Aim of the task: Restate the complete material exactly.

Stored data:
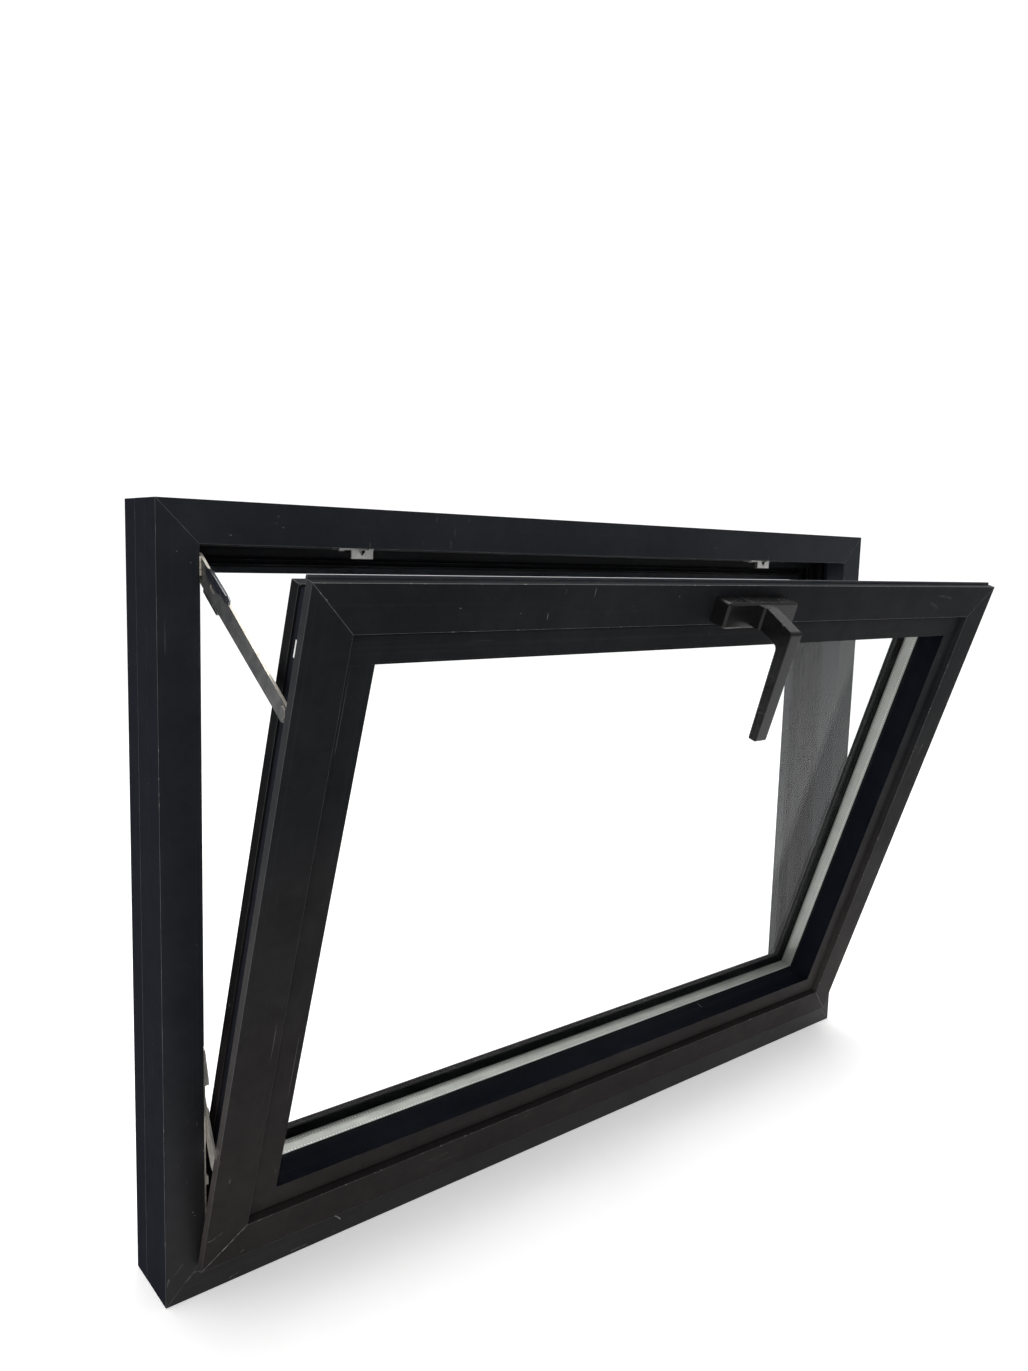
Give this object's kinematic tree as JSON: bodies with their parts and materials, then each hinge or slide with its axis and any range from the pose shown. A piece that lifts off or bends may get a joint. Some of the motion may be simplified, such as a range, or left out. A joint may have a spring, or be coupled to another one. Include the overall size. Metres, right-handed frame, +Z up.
{
  "type": "bottom-hung window",
  "caption": "Double-glazed aluminium window whose sash is hinged along its foot and leans into the room on a side stay, with a lever handle on its top rail.",
  "frame": {"origin": "middle of the underside of the sill's room-side profile", "axes": "+X to the right seen from the room, +Y towards the outside, +Z up"},
  "size_m": [0.986, 0.331, 0.7],
  "materials": {
    "frame_coat": "satin powder coat",
    "sash_coat": "satin powder coat",
    "bead_coat": "satin powder coat",
    "thermal_plastic": "glass-filled polyamide",
    "cleat_aluminium": "as pressed",
    "seal_rubber": "extruded",
    "glazing_rubber": "extruded",
    "cap_plastic": "moulded",
    "keep_zinc": "bright zinc",
    "screw_steel": "zinc plated",
    "bracket_zinc": "zinc plated",
    "hinge_steel": "stainless",
    "pin_steel": "turned",
    "clear_glass": "float glass",
    "spacer_aluminium": "mill finish, perforated",
    "sealant_rubber": "cured sealant",
    "block_plastic": "moulded",
    "rest_block_zinc": "bright zinc",
    "handle_coat": "satin powder coat",
    "base_zinc": "die cast",
    "rod_zinc": "mill finish",
    "cam_steel": "turned",
    "arm_steel": "zinc plated",
    "clip_zinc": "dark plated",
    "slider_zinc": "die cast"
  },
  "bodies": {
    "frame": {"frame_head": "frame_coat", "frame_sill": "frame_coat", "frame_jamb_left": "frame_coat", "frame_jamb_right": "frame_coat", "frame_thermal_strips": "thermal_plastic", "frame_corner_cleats": "cleat_aluminium", "frame_centre_gasket": "seal_rubber", "frame_stop_gasket": "seal_rubber", "frame_drain_caps": "cap_plastic", "keep_left": "keep_zinc", "keep_right": "keep_zinc", "keep_screws": "screw_steel", "stay_bracket": "bracket_zinc", "hinge_plate_left": "hinge_steel", "hinge_plate_right": "hinge_steel", "frame_hardware_screws": "screw_steel"},
    "sash": {"sash_top_rail": "sash_coat", "sash_bottom_rail": "sash_coat", "sash_stile_left": "sash_coat", "sash_stile_right": "sash_coat", "sash_thermal_strips": "thermal_plastic", "sash_corner_cleats": "cleat_aluminium", "sash_overlap_gasket": "seal_rubber", "bead_top": "bead_coat", "bead_bottom": "bead_coat", "bead_left": "bead_coat", "bead_right": "bead_coat", "glass_inner": "clear_glass", "glass_outer": "clear_glass", "glass_spacer": "spacer_aluminium", "glass_sealant": "sealant_rubber", "glazing_gasket_inner": "glazing_rubber", "glazing_gasket_outer": "glazing_rubber", "setting_blocks": "block_plastic", "hinge_leaf_left": "hinge_steel", "hinge_leaf_right": "hinge_steel", "hinge_pins": "pin_steel", "sash_hardware_screws": "screw_steel", "stay_rest_block": "rest_block_zinc", "handle_cover": "handle_coat", "handle_base": "base_zinc", "handle_screws": "screw_steel"},
    "lever": {"handle_lever": "handle_coat", "handle_spindle": "pin_steel"},
    "lock_rod": {"lock_rod": "rod_zinc", "lock_cams": "cam_steel"},
    "stay_arm": {"stay_arm": "arm_steel", "stay_clip": "clip_zinc", "stay_guide": "clip_zinc"},
    "stay_slider": {"stay_slider": "slider_zinc"},
    "friction_link_left": {"friction_link_left": "hinge_steel"},
    "friction_link_right": {"friction_link_right": "hinge_steel"}
  },
  "joints": [
    {"name": "sash_tilt", "type": "hinge", "parent": "frame", "child": "sash", "pos_m": [0, -0.02, 0.0335], "axis": [-1, 0, 0], "range_deg": [0, 17.8]},
    {"name": "handle_turn", "type": "hinge", "parent": "sash", "child": "lever", "pos_m": [0, -0.21243, 0.61811], "axis": [0, -0.9521, -0.3057], "range_deg": [0, 90]},
    {"name": "rod_slide", "type": "slide", "parent": "sash", "child": "lock_rod", "axis": [1, 0, 0], "range_m": [0, 0.01415]},
    {"name": "stay_swing", "type": "hinge", "parent": "frame", "child": "stay_arm", "pos_m": [-0.4535, -0.003, 0.647], "axis": [1, 0, 0], "range_deg": [0, 68.67]},
    {"name": "stay_slide", "type": "slide", "parent": "sash", "child": "stay_slider", "axis": [0, 0.3057, -0.9521], "range_m": [0, 0.09866]},
    {"name": "friction_swing_left", "type": "hinge", "parent": "sash", "child": "friction_link_left", "pos_m": [-0.453, -0.02499, 0.1259], "axis": [1, 0, 0], "range_deg": [0, 55.05]},
    {"name": "friction_swing_right", "type": "hinge", "parent": "sash", "child": "friction_link_right", "pos_m": [0.453, -0.02499, 0.1259], "axis": [1, 0, 0], "range_deg": [0, 55.05]}
  ],
  "couplings": [
    {"joint": "rod_slide", "follows": "handle_turn", "m_per_rad": 0.0090031},
    {"joint": "stay_swing", "follows": "sash_tilt", "ratio": 3.8572},
    {"joint": "stay_slide", "follows": "sash_tilt", "m_per_rad": 0.31754},
    {"joint": "friction_swing_left", "follows": "sash_tilt", "ratio": 3.0926},
    {"joint": "friction_swing_right", "follows": "sash_tilt", "ratio": 3.0926}
  ]
}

Expected answer:
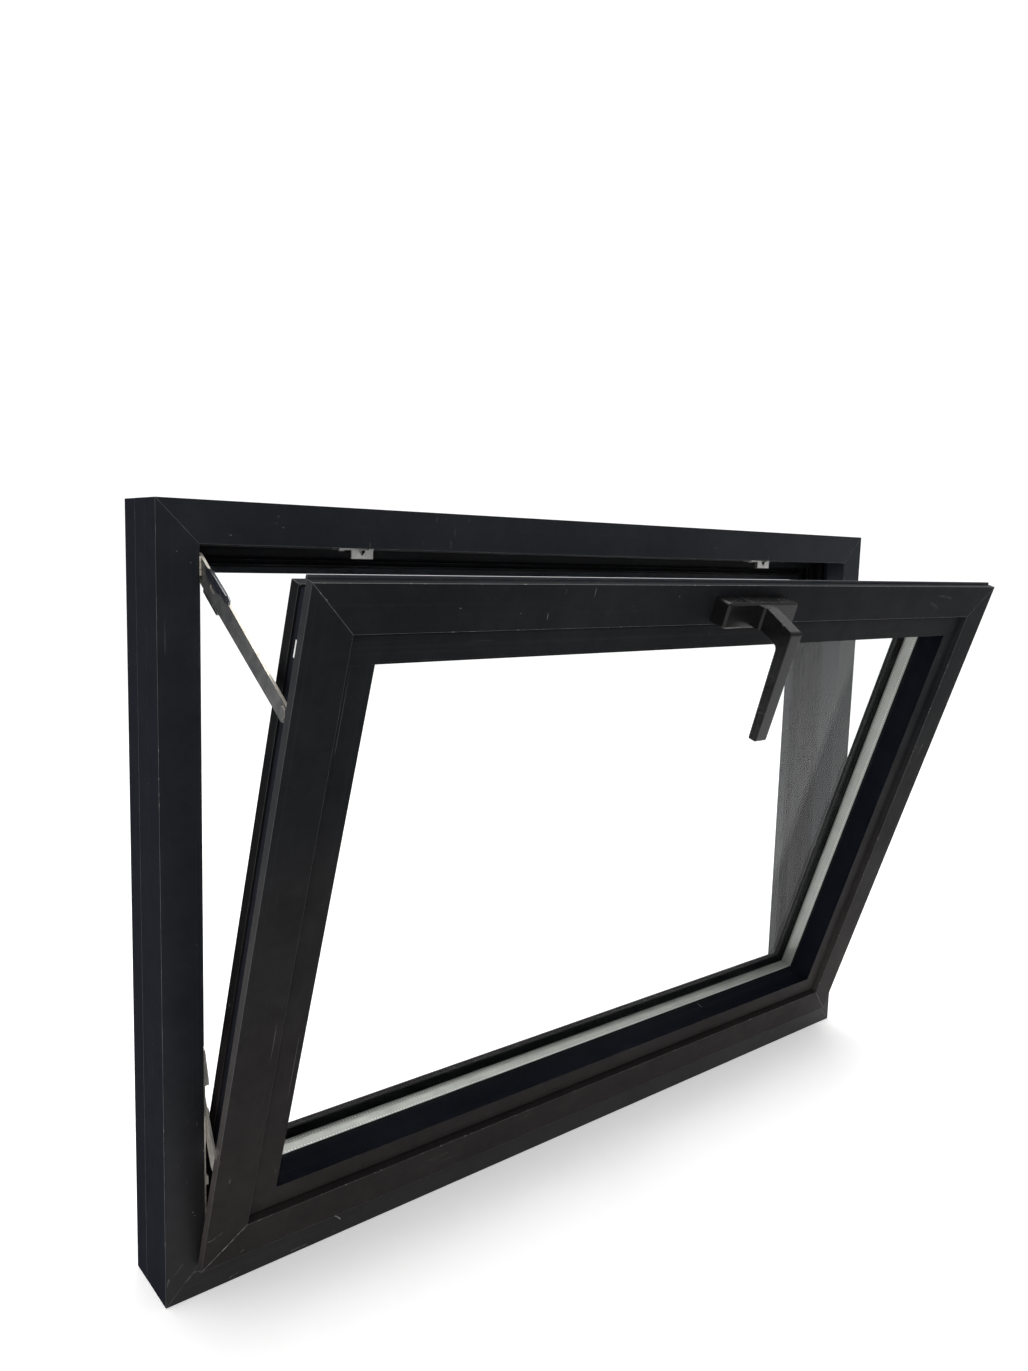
Give this object's kinematic tree as JSON: bodies with their parts and materials, then each hinge or slide with its axis and any range from the pose shown. A piece that lifts off or bends may get a joint. Some of the motion may be simplified, such as a range, or left out. A joint may have a spring, or be coupled to another one. Include the overall size. Metres, right-handed frame, +Z up.
{
  "type": "bottom-hung window",
  "caption": "Double-glazed aluminium window whose sash is hinged along its foot and leans into the room on a side stay, with a lever handle on its top rail.",
  "frame": {"origin": "middle of the underside of the sill's room-side profile", "axes": "+X to the right seen from the room, +Y towards the outside, +Z up"},
  "size_m": [0.986, 0.331, 0.7],
  "materials": {
    "frame_coat": "satin powder coat",
    "sash_coat": "satin powder coat",
    "bead_coat": "satin powder coat",
    "thermal_plastic": "glass-filled polyamide",
    "cleat_aluminium": "as pressed",
    "seal_rubber": "extruded",
    "glazing_rubber": "extruded",
    "cap_plastic": "moulded",
    "keep_zinc": "bright zinc",
    "screw_steel": "zinc plated",
    "bracket_zinc": "zinc plated",
    "hinge_steel": "stainless",
    "pin_steel": "turned",
    "clear_glass": "float glass",
    "spacer_aluminium": "mill finish, perforated",
    "sealant_rubber": "cured sealant",
    "block_plastic": "moulded",
    "rest_block_zinc": "bright zinc",
    "handle_coat": "satin powder coat",
    "base_zinc": "die cast",
    "rod_zinc": "mill finish",
    "cam_steel": "turned",
    "arm_steel": "zinc plated",
    "clip_zinc": "dark plated",
    "slider_zinc": "die cast"
  },
  "bodies": {
    "frame": {"frame_head": "frame_coat", "frame_sill": "frame_coat", "frame_jamb_left": "frame_coat", "frame_jamb_right": "frame_coat", "frame_thermal_strips": "thermal_plastic", "frame_corner_cleats": "cleat_aluminium", "frame_centre_gasket": "seal_rubber", "frame_stop_gasket": "seal_rubber", "frame_drain_caps": "cap_plastic", "keep_left": "keep_zinc", "keep_right": "keep_zinc", "keep_screws": "screw_steel", "stay_bracket": "bracket_zinc", "hinge_plate_left": "hinge_steel", "hinge_plate_right": "hinge_steel", "frame_hardware_screws": "screw_steel"},
    "sash": {"sash_top_rail": "sash_coat", "sash_bottom_rail": "sash_coat", "sash_stile_left": "sash_coat", "sash_stile_right": "sash_coat", "sash_thermal_strips": "thermal_plastic", "sash_corner_cleats": "cleat_aluminium", "sash_overlap_gasket": "seal_rubber", "bead_top": "bead_coat", "bead_bottom": "bead_coat", "bead_left": "bead_coat", "bead_right": "bead_coat", "glass_inner": "clear_glass", "glass_outer": "clear_glass", "glass_spacer": "spacer_aluminium", "glass_sealant": "sealant_rubber", "glazing_gasket_inner": "glazing_rubber", "glazing_gasket_outer": "glazing_rubber", "setting_blocks": "block_plastic", "hinge_leaf_left": "hinge_steel", "hinge_leaf_right": "hinge_steel", "hinge_pins": "pin_steel", "sash_hardware_screws": "screw_steel", "stay_rest_block": "rest_block_zinc", "handle_cover": "handle_coat", "handle_base": "base_zinc", "handle_screws": "screw_steel"},
    "lever": {"handle_lever": "handle_coat", "handle_spindle": "pin_steel"},
    "lock_rod": {"lock_rod": "rod_zinc", "lock_cams": "cam_steel"},
    "stay_arm": {"stay_arm": "arm_steel", "stay_clip": "clip_zinc", "stay_guide": "clip_zinc"},
    "stay_slider": {"stay_slider": "slider_zinc"},
    "friction_link_left": {"friction_link_left": "hinge_steel"},
    "friction_link_right": {"friction_link_right": "hinge_steel"}
  },
  "joints": [
    {"name": "sash_tilt", "type": "hinge", "parent": "frame", "child": "sash", "pos_m": [0, -0.02, 0.0335], "axis": [-1, 0, 0], "range_deg": [0, 17.8]},
    {"name": "handle_turn", "type": "hinge", "parent": "sash", "child": "lever", "pos_m": [0, -0.21243, 0.61811], "axis": [0, -0.9521, -0.3057], "range_deg": [0, 90]},
    {"name": "rod_slide", "type": "slide", "parent": "sash", "child": "lock_rod", "axis": [1, 0, 0], "range_m": [0, 0.01415]},
    {"name": "stay_swing", "type": "hinge", "parent": "frame", "child": "stay_arm", "pos_m": [-0.4535, -0.003, 0.647], "axis": [1, 0, 0], "range_deg": [0, 68.67]},
    {"name": "stay_slide", "type": "slide", "parent": "sash", "child": "stay_slider", "axis": [0, 0.3057, -0.9521], "range_m": [0, 0.09866]},
    {"name": "friction_swing_left", "type": "hinge", "parent": "sash", "child": "friction_link_left", "pos_m": [-0.453, -0.02499, 0.1259], "axis": [1, 0, 0], "range_deg": [0, 55.05]},
    {"name": "friction_swing_right", "type": "hinge", "parent": "sash", "child": "friction_link_right", "pos_m": [0.453, -0.02499, 0.1259], "axis": [1, 0, 0], "range_deg": [0, 55.05]}
  ],
  "couplings": [
    {"joint": "rod_slide", "follows": "handle_turn", "m_per_rad": 0.0090031},
    {"joint": "stay_swing", "follows": "sash_tilt", "ratio": 3.8572},
    {"joint": "stay_slide", "follows": "sash_tilt", "m_per_rad": 0.31754},
    {"joint": "friction_swing_left", "follows": "sash_tilt", "ratio": 3.0926},
    {"joint": "friction_swing_right", "follows": "sash_tilt", "ratio": 3.0926}
  ]
}